In Stebley v. Litton Loan Servicing, LLP (2011) 202 Cal.App.4th 522 (Stebley), the Court of Appeal affirmed an order sustaining a demurrer without leave to amend as to the plaintiffs' claims for wrongful foreclosure and dependent adult abuse (Welf. & Inst. Code, § 15610.30). (Stebley, at pp. 524-525.) The court determined a lender does not engage in dependent adult abuse by properly exercising its rights under a contract, even though that conduct is financially disadvantageous to the dependent adult. (Id. at pp. 527-528.) "'It is simply not tortious for a commercial lender to lend money, take collateral, or to foreclose on collateral when a debt is not paid. . . . [A] commercial lender is privileged to pursue its own economic interests and may properly assert its contractual rights.' [Citation.]" (Id. at p. 528.)

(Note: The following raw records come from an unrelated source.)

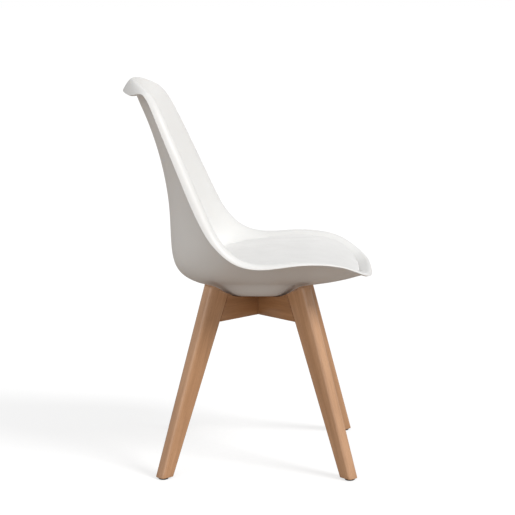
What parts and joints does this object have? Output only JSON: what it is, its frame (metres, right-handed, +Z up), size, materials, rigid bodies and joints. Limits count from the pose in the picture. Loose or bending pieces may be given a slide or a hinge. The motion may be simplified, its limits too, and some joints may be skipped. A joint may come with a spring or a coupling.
{
  "type": "dining chair",
  "caption": "Dining chair with a moulded bucket seat, a fitted seat cushion and splayed, tapered wood legs joined by crossed rails.",
  "frame": {"origin": "on the floor, at the middle of the chair's overall footprint", "axes": "+Z up, the chair's front faces -Y, the sitter's right hand is at -X"},
  "size_m": [0.484, 0.5365, 0.8318],
  "materials": {
    "shell_plastic": "satin moulded polypropylene, off-white",
    "cushion_cover": "smooth white coated fabric in the manner of leather",
    "beech": "solid beech, clear satin lacquer",
    "plywood": "raw plywood",
    "zinc_steel": "bright zinc plated",
    "insert_brass": "turned",
    "glide_plastic": "dark moulded"
  },
  "bodies": {
    "root": {"seat_shell": "shell_plastic", "seat_cushion": "cushion_cover", "cushion_board": "plywood", "cushion_screw_front_left": "zinc_steel", "cushion_screw_front_right": "zinc_steel", "cushion_screw_rear_left": "zinc_steel", "cushion_screw_rear_right": "zinc_steel", "rail_upper": "beech", "rail_lower": "beech", "leg_front_left": "beech", "leg_front_right": "beech", "leg_rear_left": "beech", "leg_rear_right": "beech", "dowel_lower_front_left": "beech", "dowel_upper_front_left": "beech", "dowel_lower_front_right": "beech", "dowel_upper_front_right": "beech", "dowel_lower_rear_left": "beech", "dowel_upper_rear_left": "beech", "dowel_lower_rear_right": "beech", "dowel_upper_rear_right": "beech", "frame_bolt_front_left": "zinc_steel", "frame_bolt_front_right": "zinc_steel", "frame_bolt_rear_left": "zinc_steel", "frame_bolt_rear_right": "zinc_steel", "frame_washer_front_left": "zinc_steel", "frame_washer_front_right": "zinc_steel", "frame_washer_rear_left": "zinc_steel", "frame_washer_rear_right": "zinc_steel", "shell_insert_front_left": "insert_brass", "shell_insert_front_right": "insert_brass", "shell_insert_rear_left": "insert_brass", "shell_insert_rear_right": "insert_brass", "glide_front_left": "glide_plastic", "glide_front_right": "glide_plastic", "glide_rear_left": "glide_plastic", "glide_rear_right": "glide_plastic", "glide_nail_front_left": "zinc_steel", "glide_nail_front_right": "zinc_steel", "glide_nail_rear_left": "zinc_steel", "glide_nail_rear_right": "zinc_steel"}
  },
  "joints": []
}
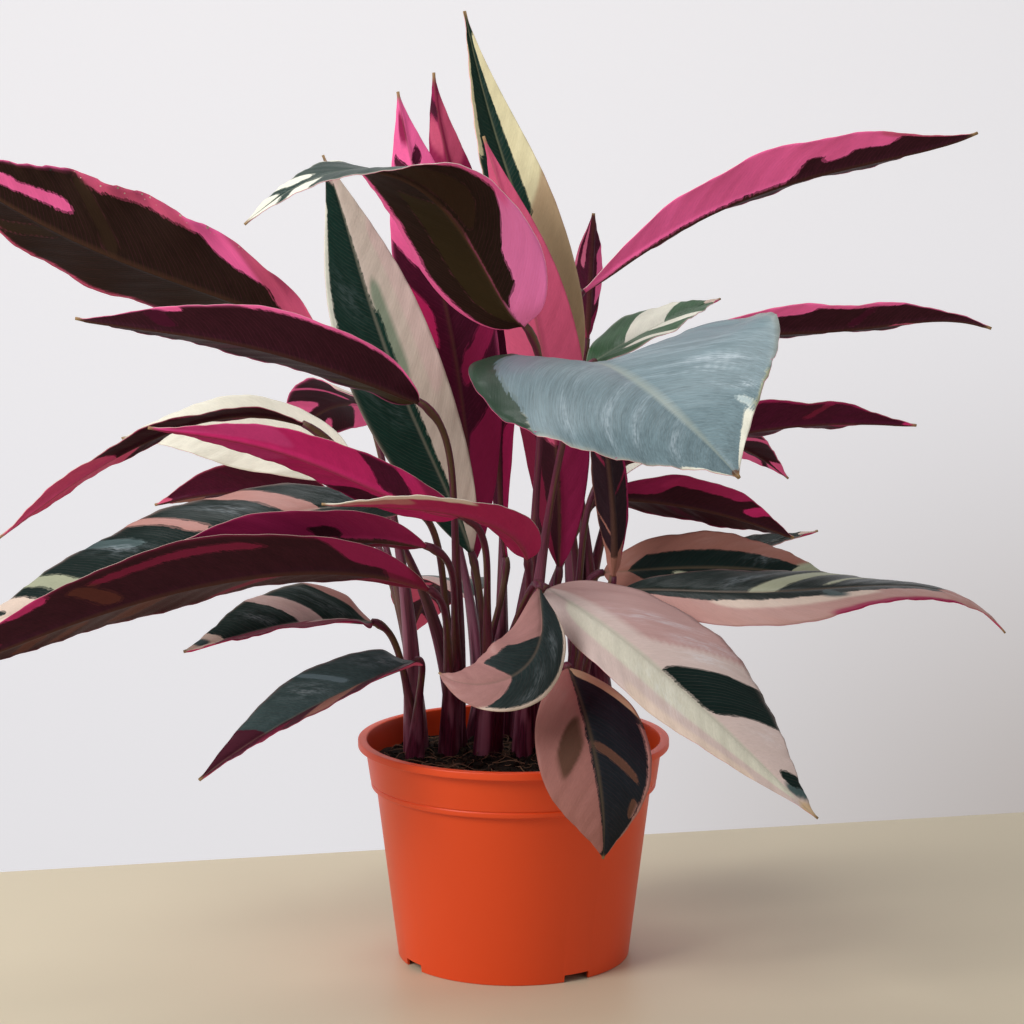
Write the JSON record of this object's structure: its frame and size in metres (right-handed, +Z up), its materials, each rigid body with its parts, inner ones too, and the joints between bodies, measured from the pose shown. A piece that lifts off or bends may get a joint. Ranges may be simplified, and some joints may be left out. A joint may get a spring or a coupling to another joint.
{
  "type": "potted stromanthe",
  "caption": "Potted stromanthe: arching green, cream and pink variegated blades with maroon undersides on sheathed stalks, in a round plastic nursery pot.",
  "frame": {"origin": "middle of the pot's flat base, on the surface that it stands on", "axes": "+Z up, -Y toward the viewer, +X to the viewer's right, along the plant's widest spread"},
  "size_m": [0.6454, 0.4968, 0.5745],
  "materials": {
    "pot_plastic": "smooth moulded orange plastic with a light satin sheen",
    "soil": "dark crumbly potting soil with fine roots",
    "stalk": "smooth maroon and olive leaf stalk",
    "leaf": "leathery leaf, dark green and cream above, maroon and pink below"
  },
  "bodies": {
    "root": {"pot": "pot_plastic", "soil": "soil", "shoot_left": "stalk", "shoot_left_inner": "stalk", "shoot_middle": "stalk", "shoot_middle_back": "stalk", "shoot_right_inner": "stalk", "shoot_right": "stalk", "shoot_right_back": "stalk", "blade_spire": "leaf", "blade_rosy_spire": "leaf", "blade_arch": "leaf", "blade_flag_left": "leaf", "blade_flag_right": "leaf", "blade_green_flag": "leaf", "blade_upper_left": "leaf", "blade_second_left": "leaf", "blade_ribbon": "leaf", "blade_magenta_left": "leaf", "blade_cream_back": "leaf", "blade_maroon_back": "leaf", "blade_dark_left": "leaf", "blade_crimson_left": "leaf", "blade_lower_left": "leaf", "blade_small_left": "leaf", "blade_trailing_left": "leaf", "blade_curled": "leaf", "blade_pale_right": "leaf", "blade_hanging": "leaf", "blade_striped_right": "leaf", "blade_dark_right": "leaf", "blade_maroon_right": "leaf", "blade_slip_right": "leaf", "blade_silver": "leaf", "blade_green_back": "leaf", "blade_top_right": "leaf", "blade_long_right": "leaf", "blade_mid_right": "leaf", "blade_bud": "leaf", "blade_sliver": "leaf", "blade_rolled": "leaf", "blade_rear_left": "leaf", "blade_rear_middle": "leaf", "blade_rear_right": "leaf", "blade_rear_low": "leaf"}
  },
  "joints": []
}
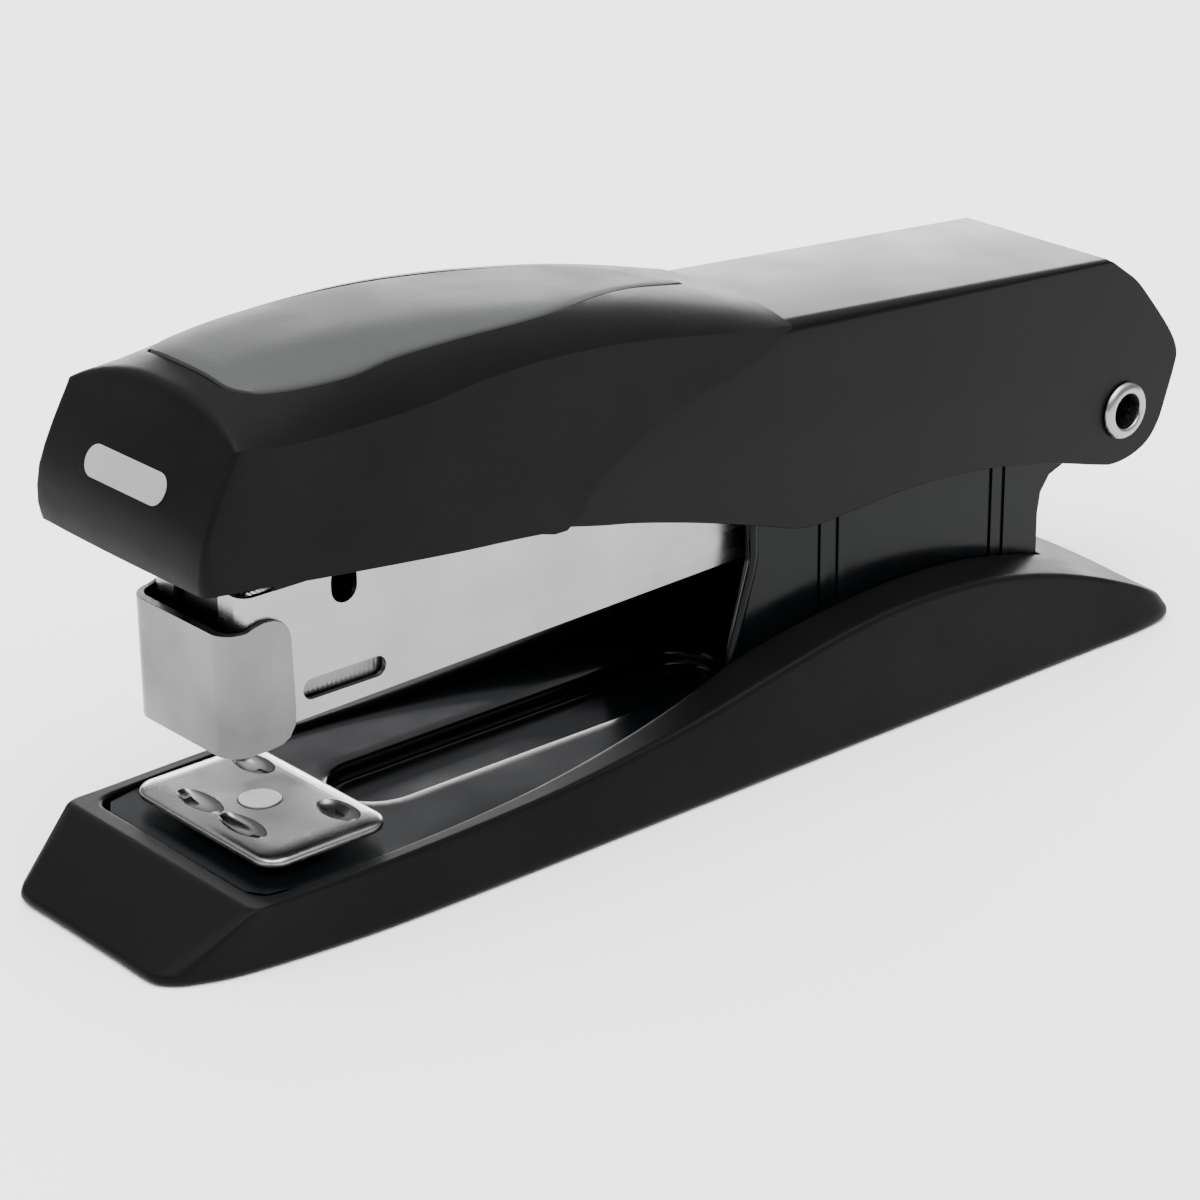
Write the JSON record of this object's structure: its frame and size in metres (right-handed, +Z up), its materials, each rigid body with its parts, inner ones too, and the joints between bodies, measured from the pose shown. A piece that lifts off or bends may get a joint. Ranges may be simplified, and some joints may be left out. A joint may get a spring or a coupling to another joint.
{
  "type": "desk stapler",
  "caption": "Desk stapler with a black base, bright staple magazine on a rear hinge, turning anvil and a long pressed handle with a plastic thumb cap.",
  "frame": {"origin": "middle of the footprint, at the underside of the rubber pad, on the table", "axes": "+X runs back from the nose to the rear hinge, +Y across the stapler, +Z up"},
  "size_m": [0.1388, 0.034, 0.0552],
  "materials": {
    "matte_black_plastic": "fine matt moulded black plastic",
    "grey_grip_plastic": "soft matt dark grey plastic",
    "rubber_pad": "matt black rubber",
    "gloss_black_paint": "high-gloss black enamel on pressed steel",
    "satin_black_paint": "satin black coating on pressed steel",
    "nickel_plate": "bright nickel-plated steel with fine rolling marks",
    "dark_spring_steel": "oiled dark spring steel",
    "printed_badge": "plain light grey mark, no lettering"
  },
  "bodies": {
    "base": {"base_moulding": "matte_black_plastic", "base_pad": "rubber_pad", "base_frame": "gloss_black_paint", "magazine_spring": "dark_spring_steel", "spring_rivet": "nickel_plate", "hinge_sleeve": "nickel_plate", "hinge_ring_near": "nickel_plate", "hinge_ring_far": "nickel_plate", "anvil_washer": "dark_spring_steel"},
    "anvil_lift": {"anvil_stem": "nickel_plate"},
    "anvil": {"anvil_plate": "nickel_plate"},
    "magazine": {"magazine_channel": "nickel_plate", "nose_cap": "nickel_plate", "staple_rail": "nickel_plate", "staple_strip": "nickel_plate", "guide_rod": "nickel_plate", "rod_anchor": "dark_spring_steel", "spacer_tube": "dark_spring_steel", "pusher_spring": "dark_spring_steel"},
    "pusher": {"pusher": "dark_spring_steel"},
    "carrier": {"carrier_channel": "satin_black_paint", "handle_spring": "dark_spring_steel", "leaf_rivet": "nickel_plate"},
    "handle": {"handle_channel": "satin_black_paint", "front_cap": "matte_black_plastic", "grip_inset": "grey_grip_plastic", "badge": "printed_badge"},
    "driver": {"driver_blade": "dark_spring_steel", "driver_head": "dark_spring_steel"}
  },
  "joints": [
    {"name": "magazine_hinge", "type": "hinge", "parent": "base", "child": "magazine", "pos_m": [0.0608, 0, 0.0243], "axis": [0, 1, 0], "range_deg": [-4.3, 8], "stiffness_Nm_per_rad": 2.5, "deforming": ["magazine_spring"]},
    {"name": "carrier_hinge", "type": "hinge", "parent": "magazine", "child": "carrier", "pos_m": [0.0608, 0, 0.0243], "axis": [0, 1, 0], "range_deg": [0, 80]},
    {"name": "handle_press", "type": "hinge", "parent": "carrier", "child": "handle", "pos_m": [0.0608, 0, 0.0243], "axis": [0, 1, 0], "range_deg": [-3.4, 0], "stiffness_Nm_per_rad": 3, "deforming": ["handle_spring"]},
    {"name": "driver_slide", "type": "slide", "parent": "carrier", "child": "driver", "axis": [0, 0, 1], "range_m": [-0.0071, 0]},
    {"name": "pusher_slide", "type": "slide", "parent": "magazine", "child": "pusher", "axis": [1, 0, 0], "range_m": [0, 0.035], "stiffness_N_per_m": 30, "springref_m": -0.03, "deforming": ["pusher_spring"]},
    {"name": "anvil_raise", "type": "slide", "parent": "base", "child": "anvil_lift", "axis": [0, 0, 1], "range_m": [0, 0.0018], "stiffness_N_per_m": 400, "springref_m": -0.001},
    {"name": "anvil_turn", "type": "hinge", "parent": "anvil_lift", "child": "anvil", "pos_m": [-0.04895, 0, 0.0072], "axis": [0, 0, 1], "range_deg": [0, 180]}
  ],
  "couplings": [
    {"joint": "driver_slide", "follows": "handle_press", "m_per_rad": 0.117}
  ]
}
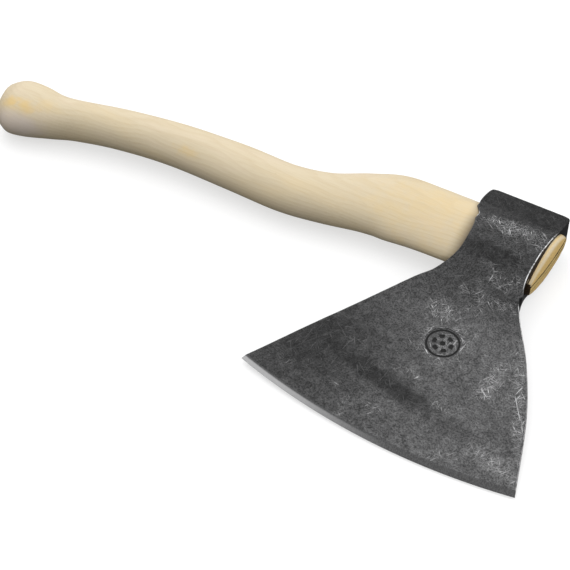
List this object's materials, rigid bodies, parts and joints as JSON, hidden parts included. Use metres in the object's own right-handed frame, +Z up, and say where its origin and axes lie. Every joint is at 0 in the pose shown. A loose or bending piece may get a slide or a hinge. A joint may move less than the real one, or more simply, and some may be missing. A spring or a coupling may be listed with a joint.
{
  "type": "hatchet",
  "caption": "Hatchet with a thin fan-shaped forged steel blade, wedged on a curved pale wooden handle with a knob, lying on its side.",
  "frame": {"origin": "centre of the bounding box's base, on the bench that the hatchet lies on", "axes": "+X along the handle from its knob to the top of the head, +Y towards the poll (the cutting edge is at -Y), +Z up from the bench, through the thickness of the head"},
  "size_m": [0.4486, 0.216, 0.0322],
  "materials": {
    "forged_steel": "dark forged steel, tumbled and finely scratched, with a bright ground cutting bevel",
    "handle_wood": "pale straight-grained hardwood, sanded, unvarnished",
    "wedge_wood": "end grain, raw"
  },
  "bodies": {
    "root": {"axe_head": "forged_steel", "handle": "handle_wood", "wedge": "wedge_wood"}
  },
  "joints": []
}
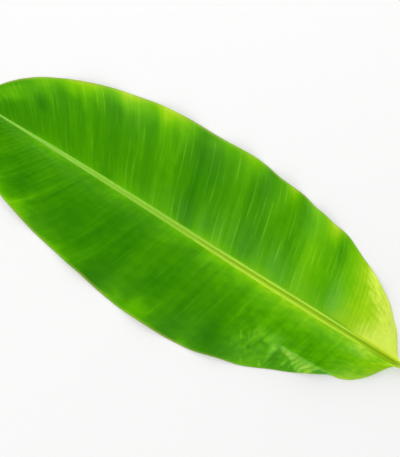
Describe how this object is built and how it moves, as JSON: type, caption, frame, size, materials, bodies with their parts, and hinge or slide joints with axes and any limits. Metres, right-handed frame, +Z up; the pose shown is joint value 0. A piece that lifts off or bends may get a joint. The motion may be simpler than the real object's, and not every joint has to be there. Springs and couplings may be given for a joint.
{
  "type": "banana leaf",
  "caption": "Freshly cut young banana leaf with a grooved midrib, a short stalk and gently waved margins, lying flat with its glossy side up.",
  "frame": {"origin": "on the surface that the leaf lies on, under the midrib and half-way along the whole leaf, stalk included", "axes": "+Y along the midrib from the stalk to the tip, +Z up out of the glossy upper side, +X across to the half that is on the right when looking to the tip"},
  "size_m": [0.3042, 0.81, 0.0227],
  "materials": {
    "leaf_green": "satin"
  },
  "bodies": {
    "root": {"banana_leaf": "leaf_green"}
  },
  "joints": []
}
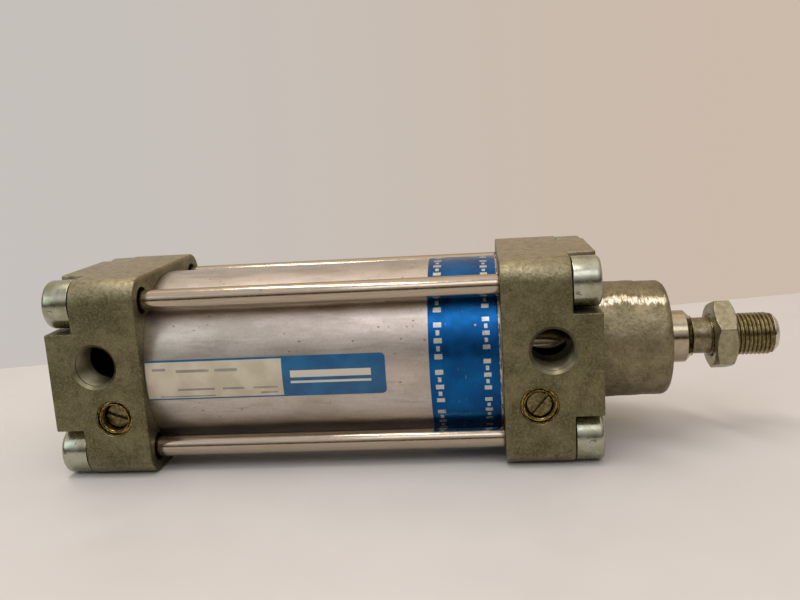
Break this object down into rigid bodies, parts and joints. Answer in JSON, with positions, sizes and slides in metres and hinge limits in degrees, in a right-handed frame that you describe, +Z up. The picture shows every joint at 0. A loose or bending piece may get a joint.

Keating defaulted on her loan years before she submitted the 2017 loan modification application. The denial of that application did not affect the lender's contractual right to foreclose under the loan documents. (Stebley, supra, 202 Cal.App.4th at pp. 527-528.) Since "a viable claim for [elder] abuse" may not be "predicated on the foreclosure of [the plaintiff's] residence," Caliber's demurrer was properly sustained. (Stebley, at p. 528.)
UCL Cause of Action
UCL claims are derivative of other substantive causes of action, and thus "stand or fall depending on the fate of the antecedent substantive causes of action." (Krantz v. BT Visual Images (2001) 89 Cal.App.4th 164, 178; Aleksick v. 7-Eleven, Inc. (2012) 205 Cal.App.4th 1176, 1185.) Having concluded Keating's fraud and financial elder abuse causes of action fail as a matter of law, we also affirm the dismissal of her UCL claim.
DISPOSITION
The judgment of dismissal is affirmed. Caliber shall recover its costs on appeal.
NOT TO BE PUBLISHED.
PERREN, J. We concur:
YEGAN, Acting P. J.
TANGEMAN, J.
Mark S. Borrell, Judge
Superior Court County of Ventura
Law Office of Richard L. Antognini, Richard L. Antognini, for Plaintiff and Appellant.
Perkins Coie, Aaron R. Goldstein, for Defendant and Respondent.